Tiefen Einblick in die soziale Verelendung insbesondere Weddinger Familien hat auch Andreas Pochert, der als Lehrer 20 Jahre lang im schulpsychologischen Dienst arbeitete und die aktuelle Sprachstandsmessung der Vorschüler leitete. Nach rund 500 Hausbesuchen weiß er genau, was sich hinter dem beschönigenden Begriff der „bildungsfernen Elternhäuser“ verbirgt. „Die Kinder sind in ihren Familien bedroht und gefährdet“, warnt Pochert. Die Eltern hätten „keine Ahnung“, wie sie mit ihren Kindern umgehen sollen. Die wertvollen ersten Lebensjahre verstrichen, aber die Kinder „erfahren und erleben nichts“. Die Probleme gingen eben weit über die sprachlichen Defizite hinaus.
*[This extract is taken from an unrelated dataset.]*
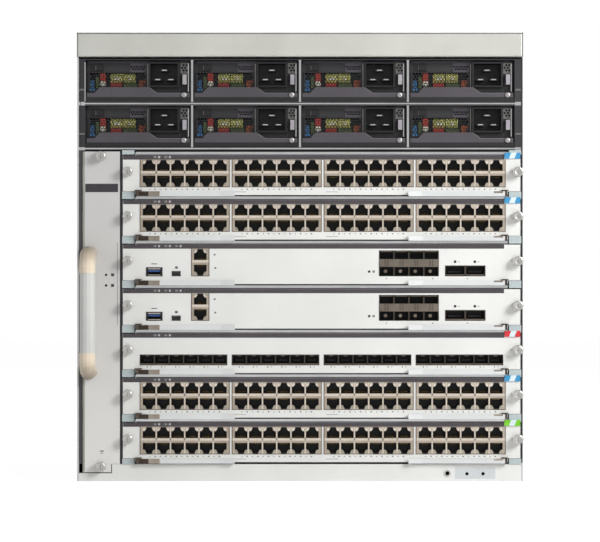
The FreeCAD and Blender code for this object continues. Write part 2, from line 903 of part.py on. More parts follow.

Familienhelfer, die der Verein Leuchtturm Mitte vermittelt, arbeiten nicht nur mit den Kindern. „Wir helfen den Familien, ihren Alltag zu strukturieren“, sagt Geschäftsführerin Angela Götte. Das beginne damit, ihnen zu erklären, dass sie morgens mit den Kindern aufstehen sollten, ihnen Brote schmieren und sie auf den Schulweg bringen sollten. Familienhelfer führen auch Eltern und Kinder gemeinsam an pädagogisch wertvolle Spiele heran, gehen mit ihnen in den Buchladen, um Lektüre auszusuchen – oder fahren mit ihnen ins Grüne. Selbst das richtige Fernsehen wird geübt. Eine Sendung gezielt aus dem Programm herauszusuchen, sie gemeinsam mit den Kindern anzuschauen und hinterher über das Gesehene zu sprechen – das sei keineswegs selbstverständlich. Bis zu zwölf Stunden pro Woche hatten die Helfer bis April für eine Familie, nach Sparauflagen des Senats sind es nur noch acht Stunden.